Are you following Ari Shapiro's dispatches from London on NPR?
When I am not seething with envy, I am really happy to hear all the somethings interesting he's discovered in a place I adore: Phone boxes are a national landmarks! King George's cookbook is up for auction! World War One diaries are going online! Ari doesn't speak in exclamations. His delivery is very NPR soothing. That's just my enthusiasm. It is also how I recount his stories at the dinner table for anyone not lucky enough to be in my giant car for the broadcasts.
I imagine Ari Shapiro sorting through piles of exciting press releases (are there piles of papers in offices anymore? Or is it just my desk? Am I the last one standing with a paper calendar?).
I envision he gets fantastic invitations to explore all sorts of fascinating goings on. Which really could be just to meander down Oxford Street. I suspect he's excited to accept London's endless offerings. Then he gets to recount the nooks and crannies for people like me who idle their cars in American driveways, hanging on his every word. I'm hooked on his travelogue and hear the enthusiasm of a newcomer — not a tourist, but someone hunkering down to a new life.
And I'm so incredibly jealous.
Not to mention he's probably eating in a pubs in his off hours. There's that, too.
I'm not saying I'd want to necessarily be new to London. In fact, while I'm dreaming, I'd specifically not like to be new, to have to learn the nuances of banking, grocery delivery and UK customer service and to feel hugely self-conscious. For the kids to attempt to discern when to use "our" and to print with serifs. But to pal around with my friends on the Marylebone High Street, laze about in Paddington Park Gardens, browse Daunt Books, play in Hyde Park, soak in culture and language and well, everything? Oh, and to buy wine nearly anywhere? I would jump at the chance to go back. And how. And with a few small people to boot.
I say that knowing full well we'd sure miss our new friends in Nashville, our church, school, budding committee assignments (Spirit Shop Co-Chair!) and our great big backyard. I'd miss the ease of taking a sick child in the car instead of a bus or cab. I'd miss Target. And my motorcade-ready car. I am reluctant to admit that I like the easy peasy of it all these days. But it is really true that we miss London and are grateful for these colorful snippets of news from the other side of the Atlantic.

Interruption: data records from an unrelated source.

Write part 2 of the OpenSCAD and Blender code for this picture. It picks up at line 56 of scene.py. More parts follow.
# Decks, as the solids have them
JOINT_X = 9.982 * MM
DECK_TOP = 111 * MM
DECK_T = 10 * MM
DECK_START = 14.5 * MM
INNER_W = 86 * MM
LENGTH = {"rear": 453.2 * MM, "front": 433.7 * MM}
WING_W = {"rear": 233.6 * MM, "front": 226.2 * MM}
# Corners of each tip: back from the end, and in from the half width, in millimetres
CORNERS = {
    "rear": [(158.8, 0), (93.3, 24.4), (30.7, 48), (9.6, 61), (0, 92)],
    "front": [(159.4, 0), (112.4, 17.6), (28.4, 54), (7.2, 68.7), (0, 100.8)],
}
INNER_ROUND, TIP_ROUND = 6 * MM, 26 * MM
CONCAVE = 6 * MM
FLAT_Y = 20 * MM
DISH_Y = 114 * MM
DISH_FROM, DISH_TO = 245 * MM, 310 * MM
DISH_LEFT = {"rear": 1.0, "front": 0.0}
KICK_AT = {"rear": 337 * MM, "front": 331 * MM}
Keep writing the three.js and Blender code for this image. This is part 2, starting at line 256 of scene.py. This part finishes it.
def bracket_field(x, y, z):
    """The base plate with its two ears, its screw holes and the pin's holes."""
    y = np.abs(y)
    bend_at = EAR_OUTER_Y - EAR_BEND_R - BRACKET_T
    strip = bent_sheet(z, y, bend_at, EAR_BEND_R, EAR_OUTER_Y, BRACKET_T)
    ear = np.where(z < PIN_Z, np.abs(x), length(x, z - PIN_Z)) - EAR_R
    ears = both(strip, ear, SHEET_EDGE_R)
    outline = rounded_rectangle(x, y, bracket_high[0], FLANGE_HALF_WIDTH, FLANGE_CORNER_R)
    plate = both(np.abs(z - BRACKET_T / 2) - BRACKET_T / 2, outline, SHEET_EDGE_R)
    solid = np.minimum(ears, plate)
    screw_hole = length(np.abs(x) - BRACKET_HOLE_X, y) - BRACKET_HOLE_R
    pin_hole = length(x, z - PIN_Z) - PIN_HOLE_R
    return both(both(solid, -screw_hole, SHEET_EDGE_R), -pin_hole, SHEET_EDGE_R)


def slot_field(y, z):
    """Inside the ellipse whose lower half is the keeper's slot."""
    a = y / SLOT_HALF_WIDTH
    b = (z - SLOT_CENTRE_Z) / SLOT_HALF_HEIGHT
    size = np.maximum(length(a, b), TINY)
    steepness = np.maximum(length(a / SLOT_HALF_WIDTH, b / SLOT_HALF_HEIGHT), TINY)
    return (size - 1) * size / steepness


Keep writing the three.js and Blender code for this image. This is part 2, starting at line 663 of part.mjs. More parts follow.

Surely I might feel a bit that way, too if he were reporting from La Grange. We were at a dinner party over the weekend with folks new to Nashville after living 20 years in Chicago. They were delighted that we could fall in love with that area in less than 3 years.
Love we did. The melancholy longing for places left behind always sings a little song in my heart. Thanks, terrifically sentimental Irish stock!
There is something about Ari's London reports that tug at me extra hard. Maybe that it is someone else's story now and we'll just be visitors. Even if (when!) I convince the kids and their cousins to study abroad.
But I'm exceedingly grateful for the audio postcards Ari Shapiro seems to be sending directly to my huge SUV on the school run. Here's hoping he needs an intern to sort through his inbox. I'll take payment in Waitrose mini pain au chocolate. Or we can just work out a barter system with Goo Goo Clusters. I've got it: I'll work for free and provide Tennessee's most sinful confection in exchange.
Also, I need housing for 6 and school spaces for 4. Three
at Our Sweet School. Is that a deal breaker?